Analysis

Biden administration gave money to Planned Parenthood for drug overdose prevention

Planned Parenthood

The Biden administration has awarded a grant to Planned Parenthood of Greater New York as part of the Substance Abuse and Mental Health Services Administration’s (SAMHSA) harm reduction program, according to The Daily Caller. But there is no concrete information available on how that money will be spent.

SAMHSA documents show that 25 organizations were awarded a grant as part of SAMHSA’s Harm Reduction Grant Program. All of the organizations are dedicated to drug treatment or are government agencies — except for Planned Parenthood. The abortion corporation was awarded $398,960 — just shy of the maximum allowed amount of $400,000 — because it said it “seeks to expand its existing harm reduction model operating in New York City since 1988 to additional NYS communities in which we are already embedded as a trusted sexual and reproductive health care provider.”

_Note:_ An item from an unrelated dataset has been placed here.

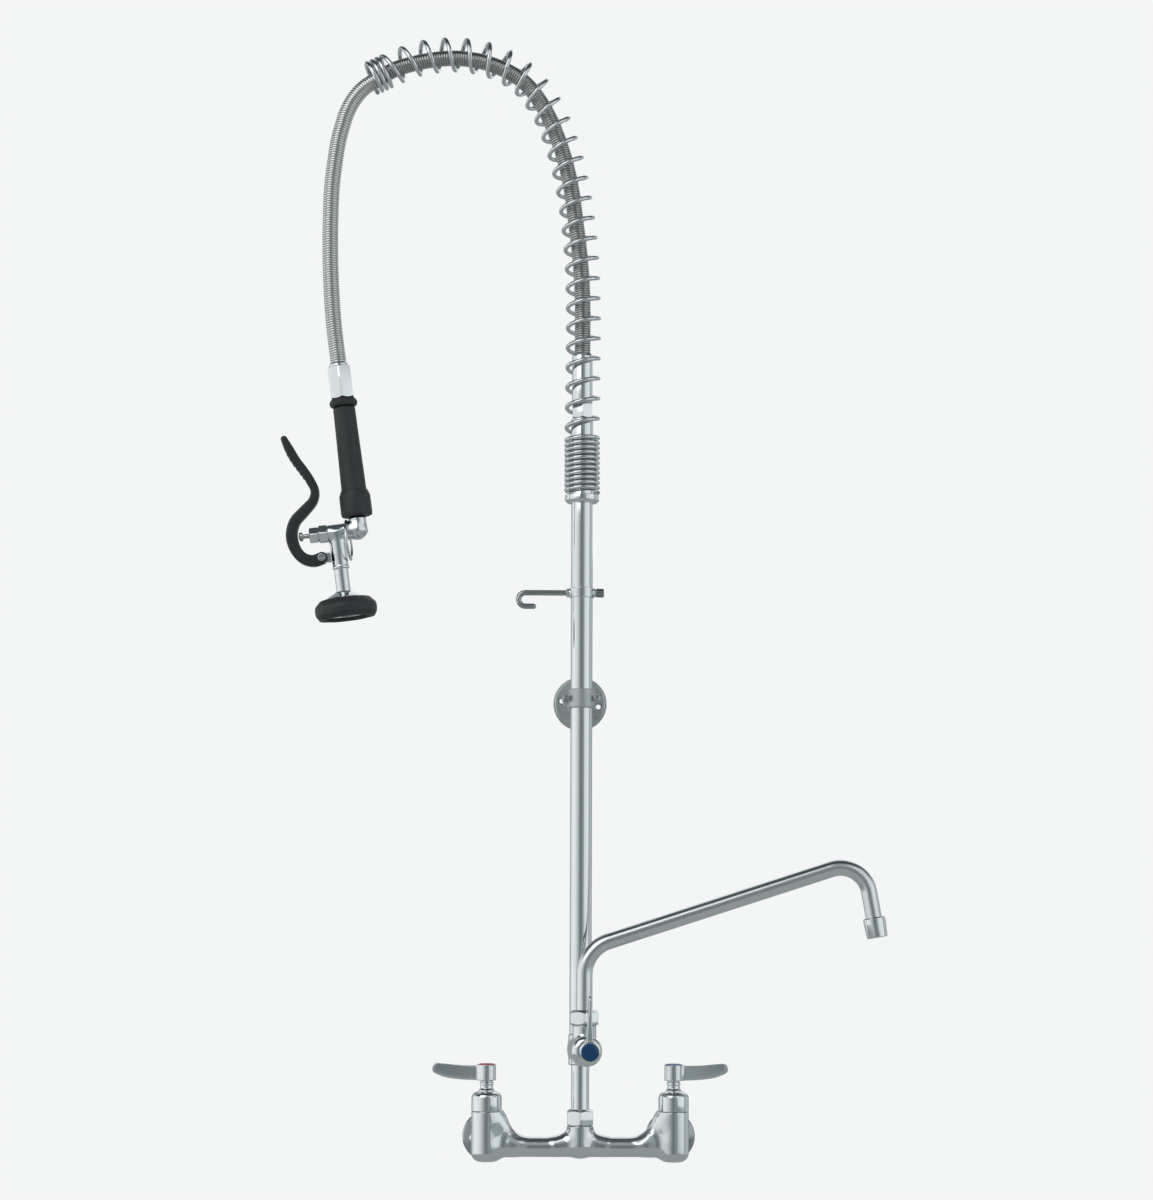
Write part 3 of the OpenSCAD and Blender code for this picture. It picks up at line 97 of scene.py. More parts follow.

That Planned Parenthood program is called Project Street Beat and the organization said the money will focus on Region 2 in Dutchess, Orange, and Ulster counties in upstate New York, where there has been an increase in opioid use. Project Street Beat offers some services for people struggling with drug addictions, including clean syringes, Narcan, and overdose prevention counseling, but it also focuses on STI screening and treatment, birth control, emergency contraception, and gynecologic care. The Daily Caller said neither SAMHSA nor Planned Parenthood of Greater New York responded to questions about how exactly the grant money will be spent.

READ: Senators demand answers about Planned Parenthood’s receipt of COVID-19 relief funds

In addition, there is concern that such drug overdose prevention programs do more harm than good. Actress Fiona Dourif shared that her mother died from a heroin overdose. In an op-ed for The Orange County Register, she noted that harm reduction programs are more like “addiction maintenance.” She wrote, “… with no mandated treatment, no required hospital care, these well-meaning programs of clean needles and anti-overdose drugs only serve to keep people sick. My mom, too, was delivered food, shelter, and clean needles to inject the heroin that killed her. What harm did that actually reduce?”

She continued, “A few days after my mother’s death, one of her many social workers called me sobbing, apparently having just found out my mom died. She kept crying ‘Not Joni! Not Joni!’ As I listened to her, I thought, ‘Of course Joni, what did you think was going to happen?'”

Planned Parenthood of Greater New York does not include any drug overdose reduction information in its most recent annual report, but it does mention abortion 12 times. Research published by the pro-abortion Guttmacher Institute in 2006 found a relationship between substance abuse and higher abortion rates. Women who reported the use of cigarettes, marijuana, or hard drugs at age 18 had an increased likelihood of unplanned pregnancy and abortion.